Sous ce rapport, l’exigence d’une bonne gestion com­mande une appréciation rigoureuse de l’opportunité de cette garantie commerciale, particulière dont la sous­cription expose le budget à des paiements pouvant être importants.

En situation de dettes croisées entre un gouverne­ment ayant souscrit une garantie de revenu minimum et son partenaire tenu au règlement de redevances, la question de la compensation des créances publiques ac­quiert un intérêt renouvelé.

Cherchant à prémunir les finances publiques de cette technique de gestion comptable qui sert visiblement une logique commerciale, le législateur proscrit la compen­sation aux créanciers de l’État qui peut à l’inverse y re­courir.

En effet, dans le cadre de la gestion d’un projet de PPP, le gouvernement peut défalquer les versements dus au titre de la garantie de revenu minimum sur la re­devance attendue du privé dans le cadre du partage des excédents d’exploitation.

Il faut souligner que sur le principe de la compensa­tion, les normes communautaires divergent dans le fond, créant des perplexités évidentes qui placent les acteurs dans une situation délicate. En effet, l’UEMOA analyse ce mécanisme comme une mesure d’exécution contre les organismes publics pour l’écarter contrairement au droit OHADA qui admet le principe.
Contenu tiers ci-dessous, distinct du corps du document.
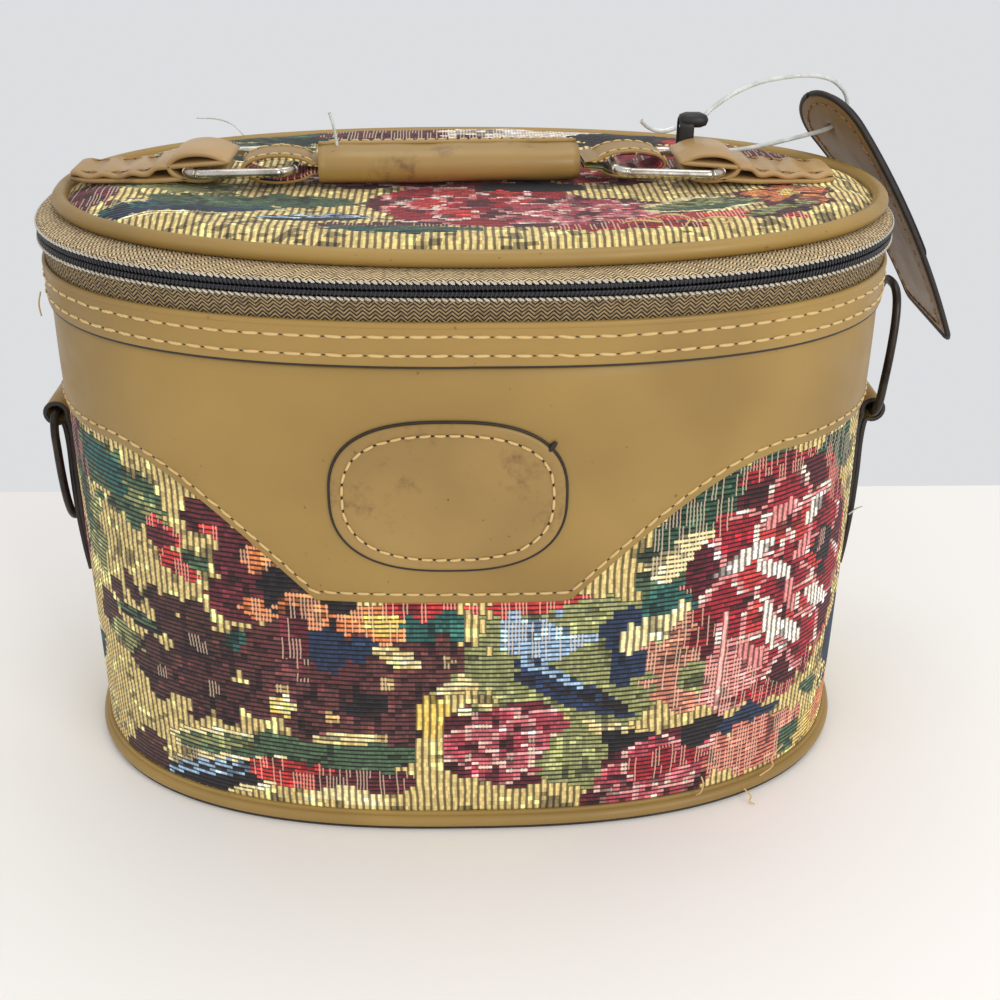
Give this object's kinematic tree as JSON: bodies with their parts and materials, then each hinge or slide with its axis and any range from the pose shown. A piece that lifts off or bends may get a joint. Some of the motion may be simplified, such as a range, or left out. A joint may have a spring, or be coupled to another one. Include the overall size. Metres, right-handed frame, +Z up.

Se déterminant dans ce clair-obscur, le juge de plein contentieux a rejeté les prétentions de l’administration en acceptant la compensation d’une dette de l’État avec la dette fiscale d’une société.

En attendant que la question soit élucidée, le gouver­nement peut continuer à exercer la compensation dans le cadre de la gestion de ces questions financières.

Toutes ces considérations mises ensemble, les re­cettes excédentaires enregistrées par le partenaire conduisent à des réajustements sous forme de rede­vance, de raccourcissement de la durée ou de baisse de tarif. Lorsqu’elles occasionnent des paiements, le gou­vernement peut recourir à la compensation.